If this is in a taxable account, Deshawn should consider the tax implications of selling $30k of VTI. In a 401(k) or IRA, it's a non-event.
The real-world version of this is messier, of course. Maybe Deshawn's 401(k) doesn't offer an international fund, so he compensates in his IRA. Maybe he transitions gradually over six months. The principle matters more than the perfection.
Let's be honest: diversification has a price.
In any given year, your diversified portfolio will underperform whatever asset class is on fire. In 2023, the S&P 500 returned 26%. If you held 30% international stocks and 20% bonds, your total return was lower. Period.

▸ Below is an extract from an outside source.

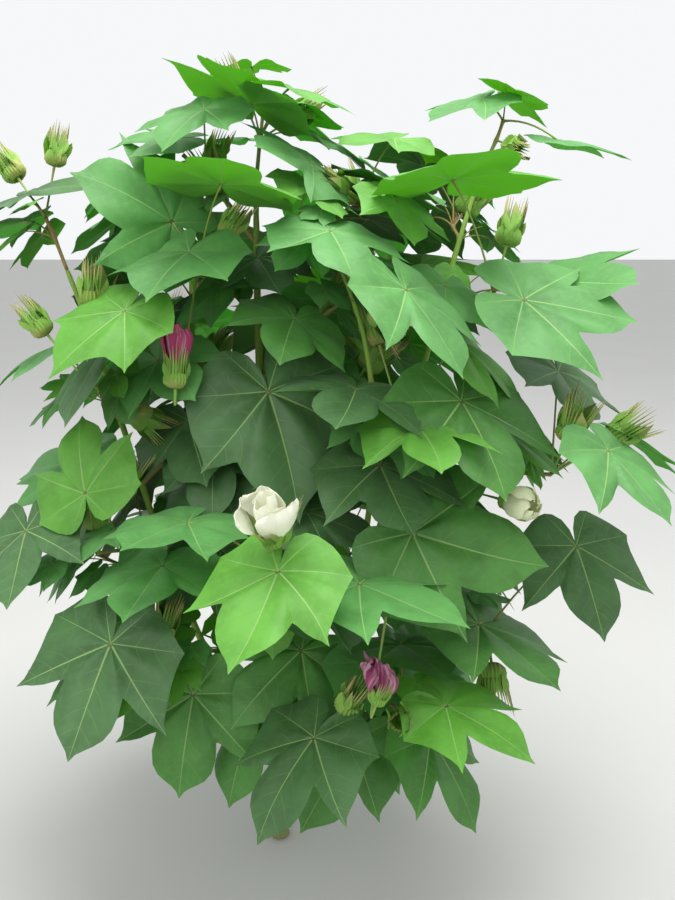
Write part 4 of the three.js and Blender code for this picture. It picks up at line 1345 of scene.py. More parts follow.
# %% Leaf stalks
STALK_STEPS = 7
STALK_SIDES = 6
STALK_WIDTHS = [(0, 1.8), (0.12, 1.25), (0.5, 1.05), (0.9, 1.1), (1, 1.4)]
FINE_SLIM = 0.75
STALK_GREEN = (0.22, 0.38, 0.06)
STALK_RED = (0.38, 0.18, 0.09)
STALK_FLUSH = 0.12
FLUSHES, FLUSH_EDGE = 14.0, (0.5, 0.78)
STALK_GRAIN = 90.0
STALK_RELIEF = 0.0006


def stem_finish(name, green, red, share):
    finish = Finish(name, Roughness=0.5, Specular_IOR_Level=0.45)
    flush = finish.step(finish.noise(FLUSHES), *[edge - share for edge in FLUSH_EDGE])
    grain = finish.noise(STALK_GRAIN, 2)
    colour = finish.mix(flush, shade(green), shade(red))
    finish.feed("Base Color", finish.mix(grain * 0.5, colour, shade(green, 1.25)))
    finish.bump(grain, 0.3, STALK_RELIEF)
    return finish


def stalk_curve(stalk):
    node, middle, joint = stalk
    control = 2 * middle - (node + joint) / 2
    shares = np.linspace(0, 1, STALK_STEPS + 1)[:, None]
    return (1 - shares) ** 2 * node + 2 * shares * (1 - shares) * control + shares ** 2 * joint


stalks = Heap()
stalk_radii = np.interp(np.linspace(0, 1, STALK_STEPS + 1), *zip(*STALK_WIDTHS))
for leaf in leaves:
    slim = FINE_SLIM if leaf["length"] < FINE_LIMIT else 1.0
    stalks.add(*tube(stalk_curve(leaf["stalk"]), stalk_radii * slim, STALK_SIDES))
stalk_skin = stem_finish("stalk_skin", STALK_GREEN, STALK_RED, STALK_FLUSH)
stalks.piece("leaf_stalks", [stalk_skin], "foliage")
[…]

This drives people crazy. They see their neighbor's all-S&P-500 portfolio outperforming and wonder why they bother with international stocks or bonds.
The answer: you're paying for insurance. Not the kind that kicks in every year, but the kind that prevents catastrophe. When U.S. large-cap stocks go through a rough decade (as they did from 2000 to 2009), international stocks and bonds keep your portfolio from falling into a hole you can't climb out of before retirement.

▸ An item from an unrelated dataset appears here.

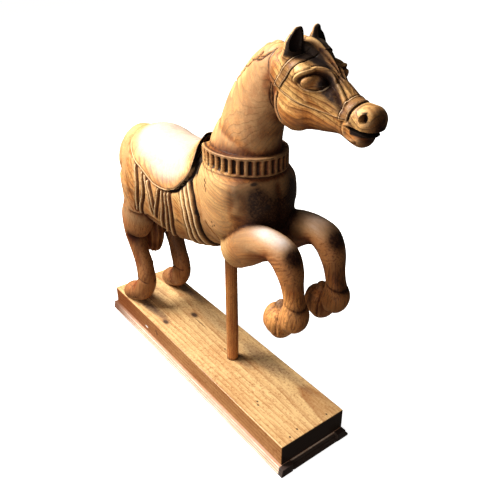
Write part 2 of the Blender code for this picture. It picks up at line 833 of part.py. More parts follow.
def stick(profile, face, turn, start, end):
    """A stick along a face of the block: face is that face's distance from the plinth's middle."""
    c, s = math.cos(turn), math.sin(turn)
    loops = []
    for along in (start, end):
        loop = [((face + out) * c - along * s, (face + out) * s + along * c, z) for out, z in profile]
        loops.append(np.array(loop))
    return stack(loops)


def plinth_frame(material):
    """Two long sticks run past the block's ends, and two short ones are butted between them."""
    half_length = BLOCK_LENGTH / 2
    half_width = BLOCK_WIDTH / 2
    front = half_length + FRONT_PROUD
    back = half_length + BACK_PROUD
    between = half_width + SIDE_PROUD - FRAME_WIDTH - GAP
    right = stick(reeded_profile(SIDE_PROUD), half_width, -math.pi / 2, -back, front)
    left = stick(cove_profile(SIDE_PROUD), half_width, math.pi / 2, -front, back)
    front_stick = stick(cove_profile(FRONT_PROUD), half_length, 0.0, FRAME_JOINT - between, between)
    back_stick = stick(cove_profile(BACK_PROUD), half_length, math.pi, -between, between)
    add_object("plinth_moulding_right", [right], material)
    add_object("plinth_moulding_left", [left], material)
    add_object("plinth_moulding_front", [front_stick], material)
    add_object("plinth_moulding_back", [back_stick], material)


def wood(name, colour, roughness=0.5):
    material = bpy.data.materials.new(name)
    material.use_nodes = True
    shader = material.node_tree.nodes["Principled BSDF"]
    shader.inputs["Base Color"].default_value = (*colour, 1)
    shader.inputs["Roughness"].default_value = roughness
    return material


def main():
    for obj in list(bpy.data.objects):
        bpy.data.objects.remove(obj)
    honey = wood("horse_wood", (0.55, 0.30, 0.12))
    orange = wood("pole_wood", (0.42, 0.17, 0.06), 0.4)
    pine = wood("block_wood", (0.60, 0.36, 0.17))
    pale = wood("moulding_wood", (0.50, 0.30, 0.17), 0.6)
    horse_object = horse(honey)
    foot = BLOCK_TOP - POLE_IN_BLOCK
    add_object("pole", [cylinder(POLE_X, 0, foot, POLE_TOP, POLE_RADIUS)], orange)
    block = base_block(pine)
    plinth_frame(pale)
    hole = cylinder(POLE_X, 0, foot - GAP, POLE_TOP + GAP, POLE_RADIUS + GAP)
    socket = add_cutter("socket", [hole], honey)
    cut(horse_object, socket)
    cut(block, socket)
    for obj in bpy.data.objects:
        obj.location.x = -SET_BACK


main()
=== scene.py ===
"""The looks of a carved wooden carousel horse on a dowel pole, over a block and a moulded plinth frame.

Metres, +Z up. The horse faces +X and its right side is -Y. As in the part's source, everything is drawn around the
middle of the plinth and then set back by SET_BACK. The horse's forms are the same stations as there, meshed finely
enough for the carver's detail. Its stations, and the lines carved on it, are in millimetres, with (x, z) or with
(x, degrees around the barrel from the ridge of the back).
"""

import math

import bpy
import numpy as np
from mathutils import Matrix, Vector, noise
from mathutils.bvhtree import BVHTree


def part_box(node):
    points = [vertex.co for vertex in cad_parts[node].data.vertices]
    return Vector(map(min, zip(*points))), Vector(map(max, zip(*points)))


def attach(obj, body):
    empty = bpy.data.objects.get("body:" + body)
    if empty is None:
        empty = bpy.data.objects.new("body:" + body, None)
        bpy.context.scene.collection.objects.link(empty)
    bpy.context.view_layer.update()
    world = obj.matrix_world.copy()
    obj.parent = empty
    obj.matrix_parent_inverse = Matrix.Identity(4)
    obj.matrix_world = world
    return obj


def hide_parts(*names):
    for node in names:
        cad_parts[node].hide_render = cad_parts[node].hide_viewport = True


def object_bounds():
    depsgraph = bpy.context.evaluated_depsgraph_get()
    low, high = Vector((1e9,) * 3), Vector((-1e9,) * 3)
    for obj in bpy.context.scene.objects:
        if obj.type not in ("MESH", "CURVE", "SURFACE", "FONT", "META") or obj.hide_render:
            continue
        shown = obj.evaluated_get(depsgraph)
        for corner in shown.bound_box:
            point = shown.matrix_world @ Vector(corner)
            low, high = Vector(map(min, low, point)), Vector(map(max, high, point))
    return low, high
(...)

Diversification means never having the single best-performing portfolio. It also means never having the single worst. Over a full investing lifetime, that trade-off strongly favors the diversified investor.
You don't need $100,000 to diversify. ETFs solved this problem.
A single share of VTI costs around $260 and gives you exposure to 3,700+ U.S. stocks. A single share of VXUS adds 8,000+ international stocks. A share of BND covers thousands of bonds. Three purchases, total cost under $500, and you own a globally diversified portfolio.
If even that feels like a lot, some brokerages offer fractional shares. At Fidelity or Schwab, you can buy $50 of any ETF. That's genuine diversification for the price of dinner out.
The three-fund portfolio approach was built for exactly this use case: maximum diversification with minimum complexity.